Metlifecare – Big discount in a thin market
The sharp decline in Metlifecare’s share price, from $7.00 to $5.25 yesterday, reflects the difficulty of selling large share parcels in a thin market. Two years ago Metlifecare was subject to a takeover offer from the Macquarie controlled Retirement Villages New Zealand at $3.90 a share. The bidder failed to reach its 90% compulsory acquisition target because a number of shareholders refused to accept the offer. As at August 31 last year, Retirement Villages owned 82.0% of Metlifecare, Fisher Funds Management 12.5% and the remaining 5.5% was held by 338 other minority shareholders. The hold-out strategy has been successful as Metlifecare reported net earnings of $26.1 million for the December 2006 year, compared with a $21.5 million forecast included in the Grant Samuel independent adviser’s report, and its share price shot up to $8.25. These hold-out situations develop into a game of cat and mouse between the bidder and the minority shareholders.
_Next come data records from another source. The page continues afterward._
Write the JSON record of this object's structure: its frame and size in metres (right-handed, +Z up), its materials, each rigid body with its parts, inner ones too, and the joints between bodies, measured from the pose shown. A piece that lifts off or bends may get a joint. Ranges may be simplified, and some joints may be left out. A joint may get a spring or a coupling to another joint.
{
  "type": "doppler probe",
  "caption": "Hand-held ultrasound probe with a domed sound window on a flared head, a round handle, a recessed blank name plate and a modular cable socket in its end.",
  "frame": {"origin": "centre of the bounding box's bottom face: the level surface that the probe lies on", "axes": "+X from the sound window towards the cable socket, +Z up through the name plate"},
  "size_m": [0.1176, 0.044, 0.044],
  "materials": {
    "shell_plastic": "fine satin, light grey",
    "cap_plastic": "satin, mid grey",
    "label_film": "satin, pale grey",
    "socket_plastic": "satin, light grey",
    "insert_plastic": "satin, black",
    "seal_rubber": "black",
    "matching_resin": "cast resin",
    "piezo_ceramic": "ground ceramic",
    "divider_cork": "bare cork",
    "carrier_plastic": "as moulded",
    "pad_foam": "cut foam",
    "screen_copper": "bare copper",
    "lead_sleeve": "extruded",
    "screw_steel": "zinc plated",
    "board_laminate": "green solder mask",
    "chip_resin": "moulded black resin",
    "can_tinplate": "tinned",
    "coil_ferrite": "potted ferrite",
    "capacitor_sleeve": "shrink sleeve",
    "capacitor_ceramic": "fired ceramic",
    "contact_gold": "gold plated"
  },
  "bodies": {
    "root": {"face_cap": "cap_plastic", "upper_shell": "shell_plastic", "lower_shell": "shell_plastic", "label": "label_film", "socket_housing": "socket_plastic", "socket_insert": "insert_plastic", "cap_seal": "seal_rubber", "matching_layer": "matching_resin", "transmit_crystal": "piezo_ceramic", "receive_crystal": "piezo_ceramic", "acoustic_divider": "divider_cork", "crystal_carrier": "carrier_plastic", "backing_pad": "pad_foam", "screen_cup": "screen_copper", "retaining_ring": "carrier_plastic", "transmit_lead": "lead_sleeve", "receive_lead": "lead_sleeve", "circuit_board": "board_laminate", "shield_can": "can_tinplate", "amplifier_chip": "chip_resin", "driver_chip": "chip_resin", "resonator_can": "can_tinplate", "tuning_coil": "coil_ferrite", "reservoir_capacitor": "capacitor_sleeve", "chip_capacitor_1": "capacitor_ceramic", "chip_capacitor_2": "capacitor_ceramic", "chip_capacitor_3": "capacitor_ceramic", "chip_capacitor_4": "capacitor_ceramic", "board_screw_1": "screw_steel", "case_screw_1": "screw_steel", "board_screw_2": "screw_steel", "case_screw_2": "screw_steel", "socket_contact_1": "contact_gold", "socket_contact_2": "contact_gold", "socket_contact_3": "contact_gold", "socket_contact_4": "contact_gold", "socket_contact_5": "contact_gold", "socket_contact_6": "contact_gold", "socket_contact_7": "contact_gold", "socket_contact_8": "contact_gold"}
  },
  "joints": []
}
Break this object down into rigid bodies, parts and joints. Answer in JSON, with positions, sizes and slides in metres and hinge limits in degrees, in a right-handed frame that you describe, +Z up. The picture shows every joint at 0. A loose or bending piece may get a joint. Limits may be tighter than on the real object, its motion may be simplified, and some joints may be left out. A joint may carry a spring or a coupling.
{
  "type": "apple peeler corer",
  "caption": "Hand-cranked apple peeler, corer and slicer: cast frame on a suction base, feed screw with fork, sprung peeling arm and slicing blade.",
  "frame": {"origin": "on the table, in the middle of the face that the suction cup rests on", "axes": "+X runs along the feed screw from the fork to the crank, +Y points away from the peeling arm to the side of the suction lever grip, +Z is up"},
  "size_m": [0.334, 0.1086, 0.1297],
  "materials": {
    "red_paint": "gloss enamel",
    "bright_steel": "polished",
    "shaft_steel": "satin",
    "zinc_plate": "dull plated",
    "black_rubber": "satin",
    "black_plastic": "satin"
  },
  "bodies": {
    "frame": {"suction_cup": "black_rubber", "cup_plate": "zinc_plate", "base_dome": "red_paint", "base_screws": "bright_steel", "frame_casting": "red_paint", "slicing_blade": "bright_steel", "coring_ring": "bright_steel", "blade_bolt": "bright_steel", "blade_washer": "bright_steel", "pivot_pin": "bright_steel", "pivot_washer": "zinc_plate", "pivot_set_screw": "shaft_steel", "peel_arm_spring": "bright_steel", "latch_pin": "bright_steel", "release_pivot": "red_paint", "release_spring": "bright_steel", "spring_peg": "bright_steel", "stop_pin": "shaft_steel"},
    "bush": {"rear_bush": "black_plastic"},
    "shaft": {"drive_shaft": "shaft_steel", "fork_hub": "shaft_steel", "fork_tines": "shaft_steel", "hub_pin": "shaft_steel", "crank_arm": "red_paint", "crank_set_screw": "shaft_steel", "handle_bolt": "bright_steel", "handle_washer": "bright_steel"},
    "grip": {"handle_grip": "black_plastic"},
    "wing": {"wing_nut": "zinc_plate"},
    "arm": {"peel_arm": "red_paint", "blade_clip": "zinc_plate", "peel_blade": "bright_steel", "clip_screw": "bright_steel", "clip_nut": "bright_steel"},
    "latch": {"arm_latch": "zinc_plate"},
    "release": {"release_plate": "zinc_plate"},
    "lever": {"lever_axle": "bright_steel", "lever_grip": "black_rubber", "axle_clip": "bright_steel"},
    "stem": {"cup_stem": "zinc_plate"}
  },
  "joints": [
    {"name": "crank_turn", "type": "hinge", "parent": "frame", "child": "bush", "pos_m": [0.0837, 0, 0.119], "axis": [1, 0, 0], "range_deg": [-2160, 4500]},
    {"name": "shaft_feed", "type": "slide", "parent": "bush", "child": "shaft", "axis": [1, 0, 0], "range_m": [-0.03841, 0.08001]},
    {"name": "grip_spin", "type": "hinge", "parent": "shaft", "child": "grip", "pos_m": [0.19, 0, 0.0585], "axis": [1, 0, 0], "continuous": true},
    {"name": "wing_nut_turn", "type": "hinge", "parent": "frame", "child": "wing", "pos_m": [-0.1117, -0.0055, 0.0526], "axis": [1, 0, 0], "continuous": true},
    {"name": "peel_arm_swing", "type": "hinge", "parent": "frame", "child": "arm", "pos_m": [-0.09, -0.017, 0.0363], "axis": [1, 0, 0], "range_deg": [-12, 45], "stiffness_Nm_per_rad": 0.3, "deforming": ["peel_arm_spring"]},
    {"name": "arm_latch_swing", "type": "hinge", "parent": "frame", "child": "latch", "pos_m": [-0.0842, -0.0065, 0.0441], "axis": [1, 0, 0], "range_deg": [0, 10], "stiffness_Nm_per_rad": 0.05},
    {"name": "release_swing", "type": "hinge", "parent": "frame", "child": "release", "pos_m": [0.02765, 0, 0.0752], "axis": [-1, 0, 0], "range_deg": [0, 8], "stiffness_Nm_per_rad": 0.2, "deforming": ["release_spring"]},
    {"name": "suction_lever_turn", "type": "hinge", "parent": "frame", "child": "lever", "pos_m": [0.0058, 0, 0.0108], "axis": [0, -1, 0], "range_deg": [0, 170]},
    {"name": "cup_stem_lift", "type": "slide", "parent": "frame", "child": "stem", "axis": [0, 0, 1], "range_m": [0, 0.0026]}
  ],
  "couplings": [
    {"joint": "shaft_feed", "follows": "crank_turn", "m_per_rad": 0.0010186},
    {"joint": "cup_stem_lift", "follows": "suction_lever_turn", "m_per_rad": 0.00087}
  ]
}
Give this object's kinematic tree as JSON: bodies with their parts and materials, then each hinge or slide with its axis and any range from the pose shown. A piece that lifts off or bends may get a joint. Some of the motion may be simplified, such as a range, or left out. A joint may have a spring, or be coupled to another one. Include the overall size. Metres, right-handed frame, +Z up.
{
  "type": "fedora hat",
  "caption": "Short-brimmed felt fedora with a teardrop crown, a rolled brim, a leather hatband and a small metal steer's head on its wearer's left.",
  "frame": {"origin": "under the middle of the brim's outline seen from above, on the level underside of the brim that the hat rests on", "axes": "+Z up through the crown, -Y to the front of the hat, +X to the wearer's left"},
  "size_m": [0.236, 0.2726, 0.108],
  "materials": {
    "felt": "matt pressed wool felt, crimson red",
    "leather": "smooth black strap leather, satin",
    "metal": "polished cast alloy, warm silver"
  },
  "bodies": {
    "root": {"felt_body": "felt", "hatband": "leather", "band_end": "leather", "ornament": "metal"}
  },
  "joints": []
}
Graeme Hart immediately made a new offer when he was faced with a similar situation at Carter Holt Harvey as did the private equity firm bidding for CanWest MediaWorks. Toll Holdings has mopped up the Toll New Zealand minorities but Retirement Villages has steadfastly refused to make a higher offer for Metlifecare. Just over 800,000 Metlifecare shares, representing approximately one-sixth of the shares not held by Retirement Villages and Fisher Funds, went through the market yesterday. This confirms the view that in a thin market the seller of a relatively large parcel is a price taker. The seller may continue to have a positive view of the company but can be forced to reduce its holding because of redemptions by investors or a decision by the holding entity to liquidate. Metlifecare Ryman Healthcare Share price $5.27 $1.76 Market value $460.8m $880.0m Net earnings $30.7m $46.0m P/E 15.0 19.1 Gross div yield 4.2% 2.5%
Metlifecare & Ryman Healthcare: NZX’s listed retirement village operators
The interesting issue now is whether Retirement Villages will take this opportunity to make another offer for Metlifecare and/or will the share price recover to its previous high. Metlifecare has more attractive multiples than Ryman Healthcare but the latter may be vulnerable in a nervous market because it has a relatively high P/E and low dividend yield.